Position-only optimisation (StructureOptimizer)#

Set allow_composition_moves=False to fix the composition and only optimise atomic positions. This is useful when the stoichiometry is predetermined:

from pasted import StructureOptimizer, Structure

# Load a structure with a fixed composition
initial = Structure.from_xyz("my_structure.xyz")

opt = StructureOptimizer(
    n_atoms=len(initial),
    charge=initial.charge,
    mult=initial.mult,
    elements=list(set(initial.atoms)),
    objective={"H_total": 1.0, "Q6": -2.0},
    allow_composition_moves=False,   # position-only
    method="annealing",
    max_steps=5000,
    seed=42,
)

result = opt.run(initial=initial)
print(result.best)
# Composition is identical to initial; only positions have changed
assert sorted(result.best.atoms) == sorted(initial.atoms)

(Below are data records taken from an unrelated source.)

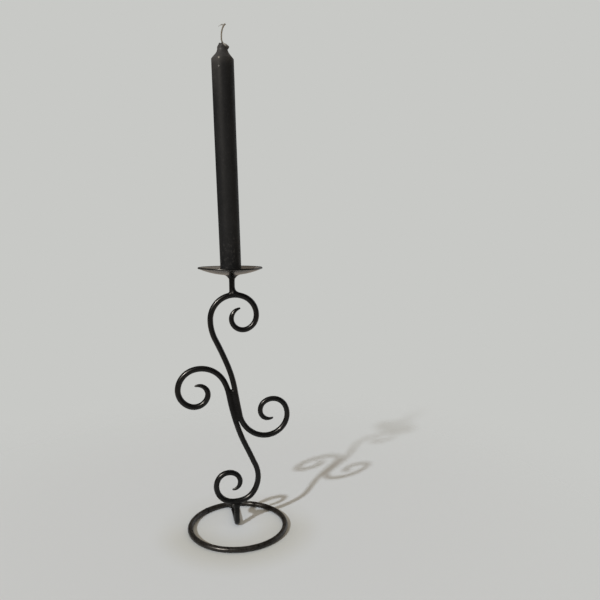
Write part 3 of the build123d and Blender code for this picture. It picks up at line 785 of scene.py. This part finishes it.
def pan():
    hole = 1.8
    ri = PAN_BALL - PAN_T
    prof = []
    edge = PAN_RIM_R - 0.02
    for r in np.linspace(hole, edge - 0.8, 46):
        prof.append((r, BALL_Z - math.sqrt(ri ** 2 - r ** 2)))
    # blunt edge with rounded corners, slightly thickened
    zc = BALL_Z - math.sqrt((PAN_BALL - PAN_T / 2) ** 2 - (edge - 0.72) ** 2)
    tilt = math.asin((edge - 0.72) / PAN_BALL)
    for t in np.linspace(math.radians(98), math.radians(-82), 33):
        rr, c, s_ = 0.82, math.cos(t), math.sin(t)
        c, s_ = math.copysign(abs(c) ** 0.5, c), math.copysign(abs(s_) ** 0.62, s_)
        u, w = rr * (c * 0.96), rr * s_
        prof.append((edge - 0.84 + u * math.cos(0.3 * tilt) - w * math.sin(0.3 * tilt), zc - 0.08 + u * math.sin(0.3 * tilt) + w * math.cos(0.3 * tilt)))
    for r in np.linspace(edge - 0.8, hole, 46):
        prof.append((r, BALL_Z - math.sqrt(PAN_BALL ** 2 - r ** 2)))
    prof = prof[::-1]
    V, F = lathe(prof, PAN_X, PLANE_Y, 160)
    rad = np.hypot(V[:, 0] - PAN_X, V[:, 1] - PLANE_Y)
    az = np.arctan2(V[:, 1] - PLANE_Y, V[:, 0] - PAN_X)
    w = smooth(14, 34, rad)
    V[:, 2] += w * (0.10 * np.sin(2 * az + 0.6) + 0.05 * np.sin(5 * az + 2.0)) + 0.05 * w * noise(np.stack([V[:, 0], V[:, 1], 0 * az], 1), 9.0, 81)
    # faint rings left by the press
    V[:, 2] += 0.012 * np.sin(rad * 2 * math.pi / 2.4) * smooth(12, 16, rad) * (1 - smooth(31, 33, rad))
    return make("drip_pan_dish", V, F)


piece(pan(), "drip_pan", "stand", PANM)


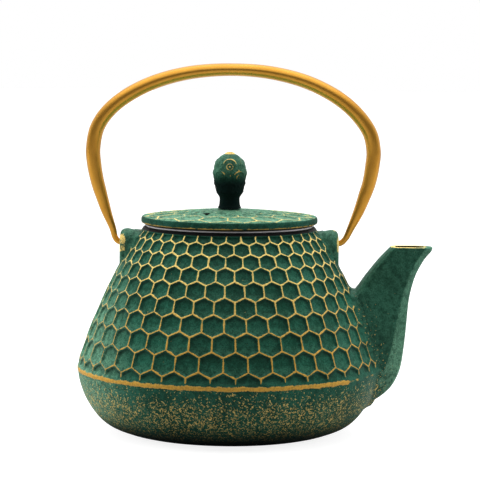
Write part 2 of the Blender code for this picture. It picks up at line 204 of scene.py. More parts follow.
# ---- materials
class Nodes:
    """A short way to write the node tree of a material or of the world."""

    def __init__(self, owner, shader="Principled BSDF", place="Object"):
        owner.use_nodes = True
        self.owner = owner
        self.tree = owner.node_tree
        self.shader = self.tree.nodes[shader]
        self.place = self.add("ShaderNodeTexCoord").outputs[place]

    def add(self, kind, **settings):
        node = self.tree.nodes.new(kind)
        for key, value in settings.items():
            setattr(node, key, value)
        return node

    def put(self, socket, value):
        if hasattr(value, "is_output"):
            self.tree.links.new(value, socket)
        else:
            socket.default_value = value

    def fill(self, node, **sockets):
        """Sets or links a node's sockets, named with _ for a space."""
        for name, value in sockets.items():
            self.put(node.inputs[name.replace("_", " ")], value)
        return node

    def math(self, operation, a, b=0.0):
        node = self.add("ShaderNodeMath", operation=operation)
        self.put(node.inputs[0], a)
        self.put(node.inputs[1], b)
        return node.outputs[0]

    def plus(self, a, b):
        return self.math("ADD", a, b)

    def times(self, a, b):
        return self.math("MULTIPLY", a, b)

    def noise(self, scale, detail=2.0, roughness=0.5, distortion=0.0, place=None):
        node = self.add("ShaderNodeTexNoise")
        self.fill(node, Vector=place or self.place, Scale=scale, Detail=detail, Roughness=roughness,
                  Distortion=distortion)
        return node.outputs["Fac"]

    def attribute(self, name):
        return self.add("ShaderNodeAttribute", attribute_name=name).outputs["Fac"]

    def spread(self, value, low, high, to_low=0.0, to_high=1.0):
        node = self.add("ShaderNodeMapRange", interpolation_type="SMOOTHSTEP")
        self.fill(node, Value=value, From_Min=low, From_Max=high, To_Min=to_low, To_Max=to_high)
        return node.outputs["Result"]

    def mix(self, amount, a, b):
        node = self.add("ShaderNodeMix", data_type="RGBA")
        for index, value in ((0, amount), (6, a), (7, b)):
            self.put(node.inputs[index], value)
        return node.outputs[2]

    def bump(self, height, distance, strength, **normal):
        node = self.add("ShaderNodeBump")
        self.fill(node, Height=height, Distance=distance, Strength=strength, **normal)
        return node.outputs["Normal"]

    def finish(self, **sockets):
        self.fill(self.shader, **sockets)
        return self.owner


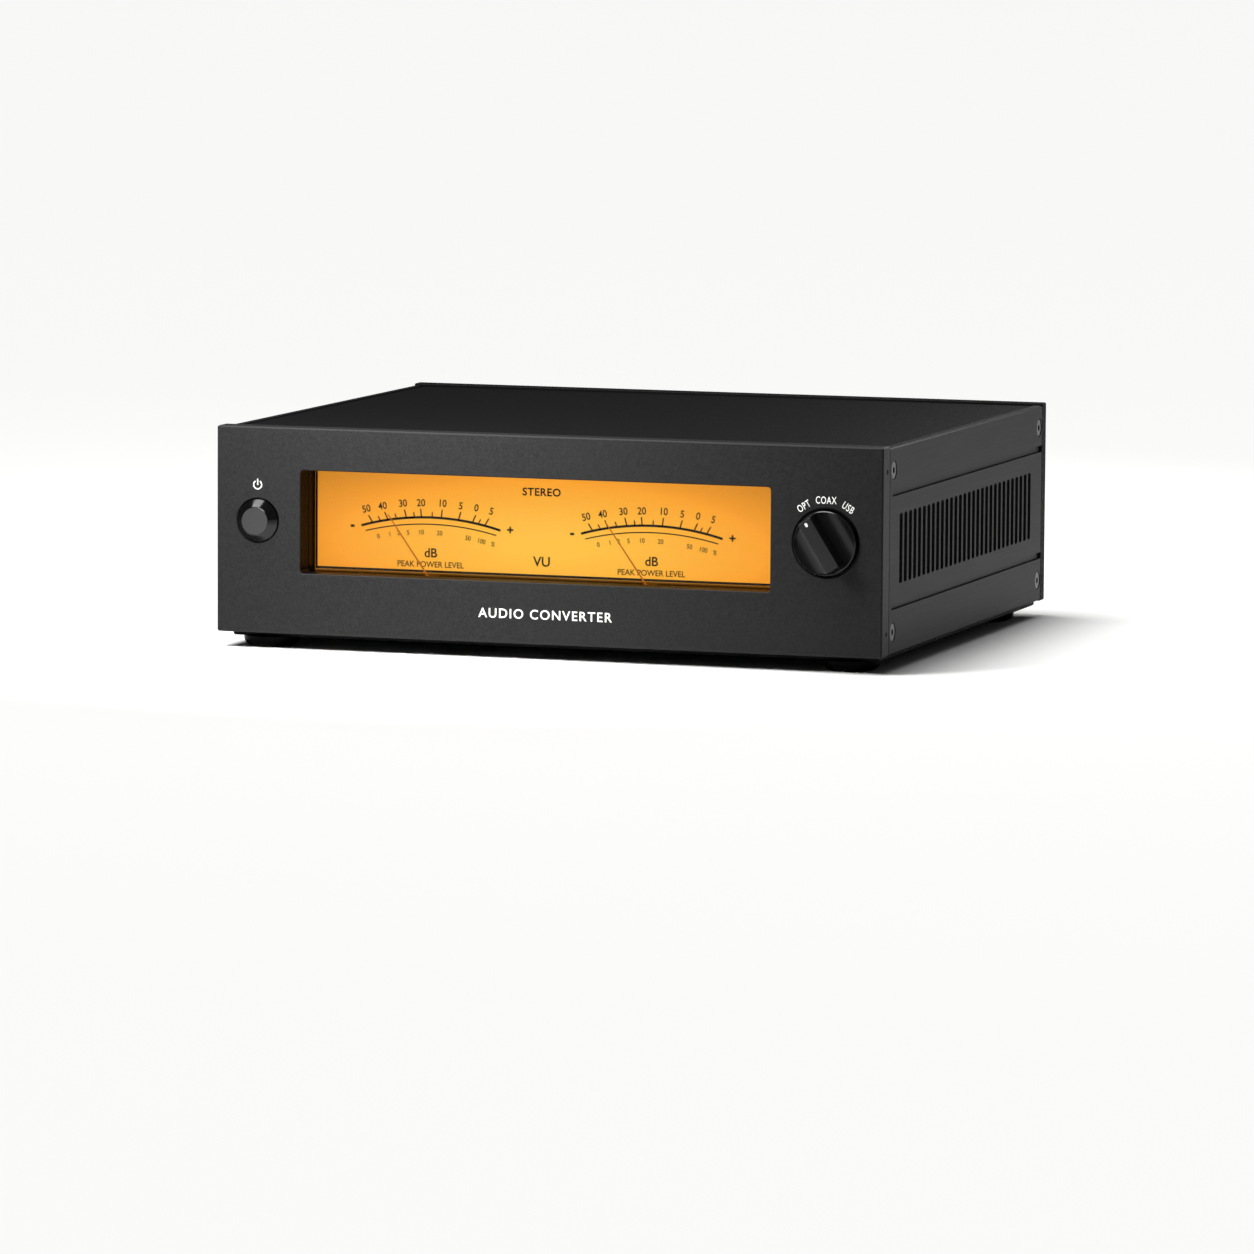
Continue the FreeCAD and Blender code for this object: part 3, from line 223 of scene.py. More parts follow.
# %% Turned knob and button
def turned(name, colour, centre, roughness, ring, gloss):
    """Lathe rings of about ring millimetres round a line along Y through centre."""
    made, tree, surface = material(name, colour, roughness, Specular_IOR_Level=gloss)
    place = add(tree, "ShaderNodeTexCoord", out="Object")
    centred = add(tree, "ShaderNodeVectorMath", {0: place, 1: centre}, operation="SUBTRACT")
    across = add(tree, "ShaderNodeVectorMath", {0: centred, 1: (1, 0, 1)}, operation="MULTIPLY")
    radius = add(tree, "ShaderNodeVectorMath", {0: across}, operation="LENGTH")
    rings = add(tree, "ShaderNodeTexNoise", {"W": radius, "Scale": per(ring), "Detail": 3.0},
                noise_dimensions="1D")
    sheen = add(tree, "ShaderNodeMapRange", {
        "Value": rings, **SPREAD, "To Min": roughness * 0.8, "To Max": roughness * 1.3,
    })
    relief = add(tree, "ShaderNodeBump", {"Height": rings, "Distance": 0.006 * MM, "Strength": 0.5})
    tree.links.new(sheen, surface["Roughness"])
    tree.links.new(relief, surface["Normal"])
    return made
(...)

Composition-only optimisation (StructureOptimizer)#

Set allow_displacements=False to fix the atomic coordinates and only optimise element types. This is useful when exploring compositional disorder on a pre-relaxed geometry (e.g. a fixed lattice):

from pasted import StructureOptimizer, Structure

# Load a geometry with a fixed set of coordinates
initial = Structure.from_xyz("fixed_geometry.xyz")

opt = StructureOptimizer(
    n_atoms=len(initial),
    charge=initial.charge,
    mult=initial.mult,
    elements=["Cr", "Mn", "Fe", "Co", "Ni"],  # Cantor alloy pool
    objective={"H_atom": 1.0, "Q6": -2.0},
    allow_displacements=False,   # composition-only; coordinates fixed
    method="annealing",
    max_steps=5000,
    seed=42,
)

result = opt.run(initial=initial)
print(result.best)
# Positions are identical to initial; only element labels have changed
import numpy as np
np.testing.assert_allclose(
    np.array(result.best.positions), np.array(initial.positions)
)

Note: allow_displacements=False and allow_composition_moves=False cannot both be set — at least one move type must be enabled. Attempting to do so raises a ValueError.